My colleague sent me an extension. It's native-only so far, but it
already pointed out a bug in my try-acquire implementation that should
be present in posix as well (trylock must go through the slow path).

> And well, cases of more than two waiters are not tested as
> well, but I would not think it really matters. It could be extended as
> well to allow switching at start time between the posix api and the
> native api, after all we do not care much about the overhead of calling
> function pointers in a a test application.

For now we have two files already, but maybe we can merge them later
based on your proposal.

> 
> As for evolution of xnsynch, I am all for it, but it would break
> anything implemented before, so it will probably be on Jan's critical path.

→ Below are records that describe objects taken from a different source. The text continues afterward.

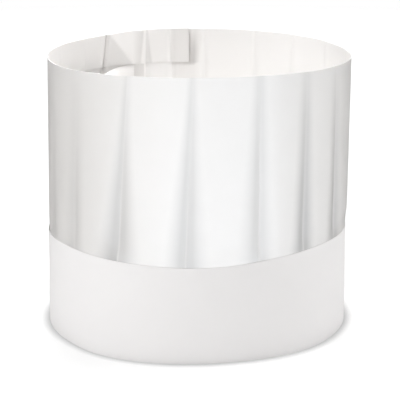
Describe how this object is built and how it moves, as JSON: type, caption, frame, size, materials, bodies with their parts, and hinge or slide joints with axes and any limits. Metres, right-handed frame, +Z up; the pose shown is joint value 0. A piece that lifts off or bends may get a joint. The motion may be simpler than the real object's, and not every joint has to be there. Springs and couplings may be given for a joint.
{
  "type": "paper chef hat",
  "caption": "Open-topped paper chef hat: a tall crown rolled from one darted sheet, lapped inside at the back, with a smooth headband round its foot.",
  "frame": {"origin": "middle of the foot, on the surface that the hat stands on", "axes": "+Z up through the open top, -Y towards the front, +X to the right as seen from the front"},
  "size_m": [0.1949, 0.1937, 0.1751],
  "materials": {
    "crown_paper": "smooth white satin paper, softly creased",
    "headband_paper": "matt white paper"
  },
  "bodies": {
    "root": {"crown": "crown_paper", "headband": "headband_paper"}
  },
  "joints": []
}
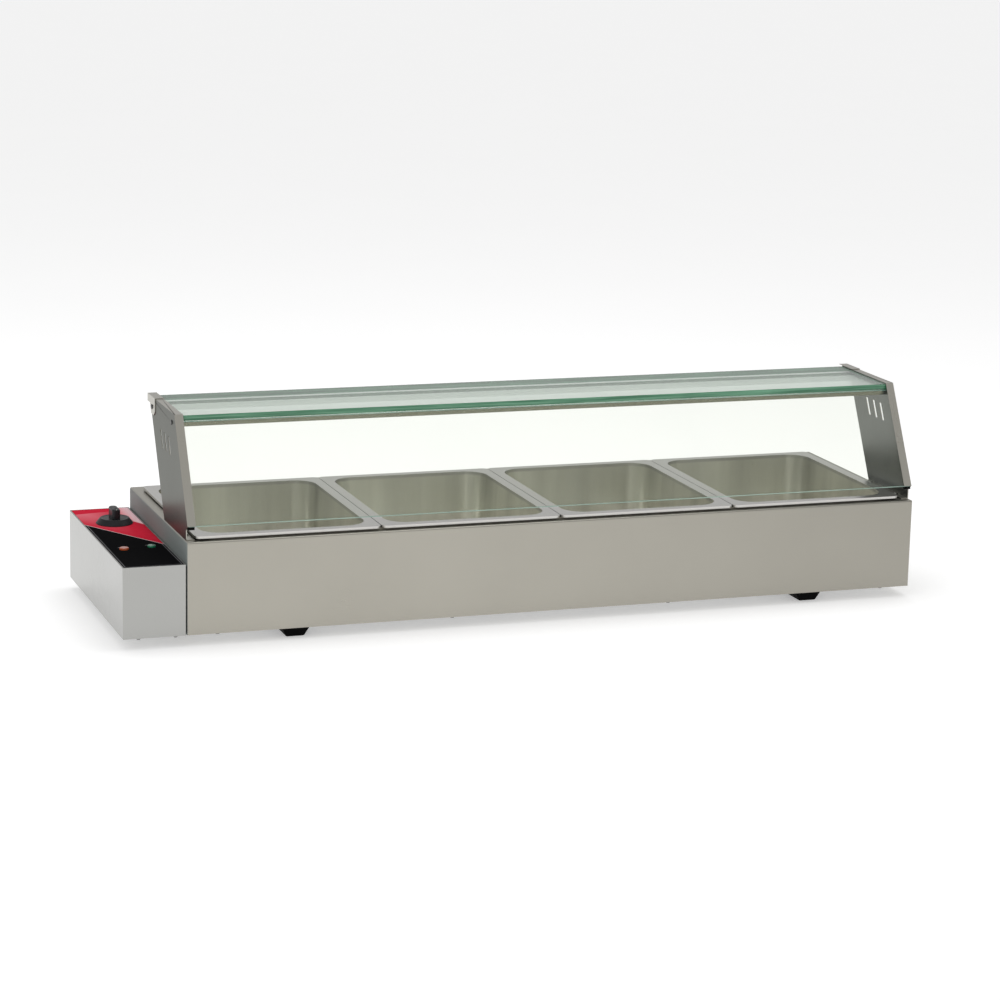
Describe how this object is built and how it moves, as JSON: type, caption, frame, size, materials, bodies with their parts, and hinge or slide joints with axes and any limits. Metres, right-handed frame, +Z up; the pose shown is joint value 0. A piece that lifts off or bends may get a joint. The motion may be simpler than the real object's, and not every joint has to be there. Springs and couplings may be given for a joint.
{
  "type": "countertop food warmer",
  "caption": "Electric countertop bain-marie: low heated stainless casing with lift-out pans, an end control box, and a sloping glass guard carrying a glass shelf.",
  "frame": {"origin": "middle of the whole footprint, on the surface that the feet stand on", "axes": "+X along the casing from the control box end, +Y from the customer's side, where the sloping glass stands, to the server's side, +Z up"},
  "size_m": [1.1852, 0.3594, 0.3085],
  "materials": {
    "casing_steel": "brushed satin stainless sheet",
    "plain_steel": "mill-finish steel sheet",
    "tank_steel": "deep-drawn stainless, satin",
    "heater_steel": "heat-darkened tube",
    "brass": "turned brass",
    "screw_steel": "bright zinc-plated steel",
    "mineral_board": "pressed mineral fibre",
    "black_rubber": "moulded matt rubber",
    "printed_film": "printed polyester film, satin gloss",
    "green_lens": "clear-coloured lens",
    "orange_lens": "clear-coloured lens",
    "white_plastic": "moulded plastic",
    "black_plastic": "moulded black plastic, satin",
    "thermostat_plastic": "moulded phenolic",
    "copper": "drawn copper tube",
    "bracket_steel": "bright satin stainless sheet",
    "rail_steel": "satin stainless channel",
    "shelf_glass": "clear toughened glass, green edge",
    "front_pane_glass": "clear toughened glass, polished edge",
    "pan_steel": "pressed stainless, satin inside"
  },
  "bodies": {
    "base": {"base_plate": "plain_steel", "base_screws": "screw_steel", "box_bolts": "screw_steel", "box_cover": "plain_steel", "box_gasket": "black_rubber", "box_nuts": "screw_steel", "bracket_left": "bracket_steel", "bracket_right": "bracket_steel", "bracket_screws": "screw_steel", "clamp_nuts": "screw_steel", "clamp_studs": "screw_steel", "clip_left": "bracket_steel", "clip_right": "bracket_steel", "control_box": "casing_steel", "control_panel": "casing_steel", "cover_screws": "screw_steel", "earth_nut": "brass", "earth_stud": "brass", "foot_bolts": "screw_steel", "foot_front_left": "black_rubber", "foot_front_right": "black_rubber", "foot_nuts": "screw_steel", "foot_rear_left": "black_rubber", "foot_rear_right": "black_rubber", "front_glass": "front_pane_glass", "front_rail": "rail_steel", "glass_seats": "black_rubber", "green_lamp_housing": "white_plastic", "green_lamp_lens": "green_lens", "heater_clamps": "plain_steel", "heater_front": "heater_steel", "heater_nuts": "brass", "heater_rear": "heater_steel", "inlet_pins": "brass", "inlet_screws": "screw_steel", "inlet_socket": "black_plastic", "insulation_board": "mineral_board", "limit_thermostat": "plain_steel", "orange_lamp_housing": "white_plastic", "orange_lamp_lens": "orange_lens", "outer_casing": "casing_steel", "panel_overlay": "printed_film", "probe_grommet": "black_rubber", "rail_screws": "screw_steel", "rear_rail": "rail_steel", "terminal_block": "white_plastic", "terminal_screws": "brass", "thermostat_body": "thermostat_plastic", "thermostat_probe": "copper", "thermostat_screws": "screw_steel", "top_glass": "shelf_glass", "water_tank": "tank_steel"},
    "knob": {"control_knob": "black_plastic", "knob_pointer": "white_plastic", "thermostat_shaft": "plain_steel"},
    "pan_1": {"pan_1": "pan_steel"},
    "pan_2": {"pan_2": "pan_steel"},
    "pan_3": {"pan_3": "pan_steel"},
    "pan_4": {"pan_4": "pan_steel"}
  },
  "joints": [
    {"name": "knob_turn", "type": "hinge", "parent": "base", "child": "knob", "pos_m": [-0.5465, 0.08325, 0.1159], "axis": [0, 0, -1], "range_deg": [0, 270]},
    {"name": "pan_1_tilt", "type": "hinge", "parent": "base", "child": "pan_1", "pos_m": [-0.357, -0.16995, 0.1481], "axis": [1, 0, 0], "range_deg": [0, 25]},
    {"name": "pan_2_tilt", "type": "hinge", "parent": "base", "child": "pan_2", "pos_m": [-0.091, -0.16995, 0.1481], "axis": [1, 0, 0], "range_deg": [0, 25]},
    {"name": "pan_3_tilt", "type": "hinge", "parent": "base", "child": "pan_3", "pos_m": [0.175, -0.16995, 0.1481], "axis": [1, 0, 0], "range_deg": [0, 25]},
    {"name": "pan_4_tilt", "type": "hinge", "parent": "base", "child": "pan_4", "pos_m": [0.441, -0.16995, 0.1481], "axis": [1, 0, 0], "range_deg": [0, 25]}
  ]
}
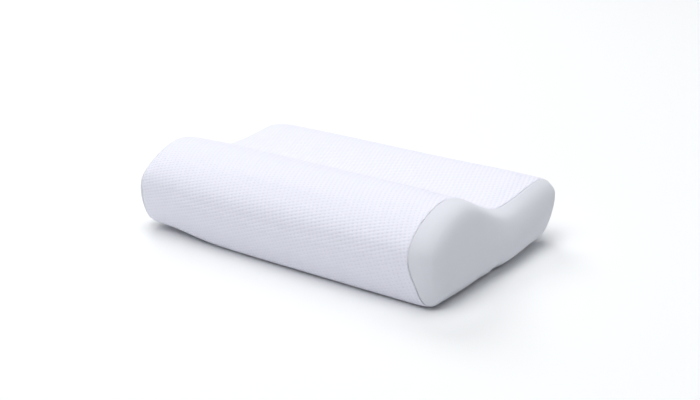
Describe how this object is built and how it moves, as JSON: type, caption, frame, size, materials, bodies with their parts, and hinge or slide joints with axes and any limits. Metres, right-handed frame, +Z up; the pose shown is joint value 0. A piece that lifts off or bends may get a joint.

I have some intermediate version here that breaks up the
retry-on-XNROBBED loop, doing it at skin level instead. This is
targeting the first customer delivery.

I also have two implementations of fast locking now, native and posix,
and they don't look that bad /wrt moving quite a few bits into xnsynch -
later.

Jan

PS: The test cases + my /proc/xenomai/registry/usage probably unveiled
another pending bug: Native user space tasks are leaking handles, even
on vanilla Xenomai SVN (didn't test 2.4.x yet). Will look into this later.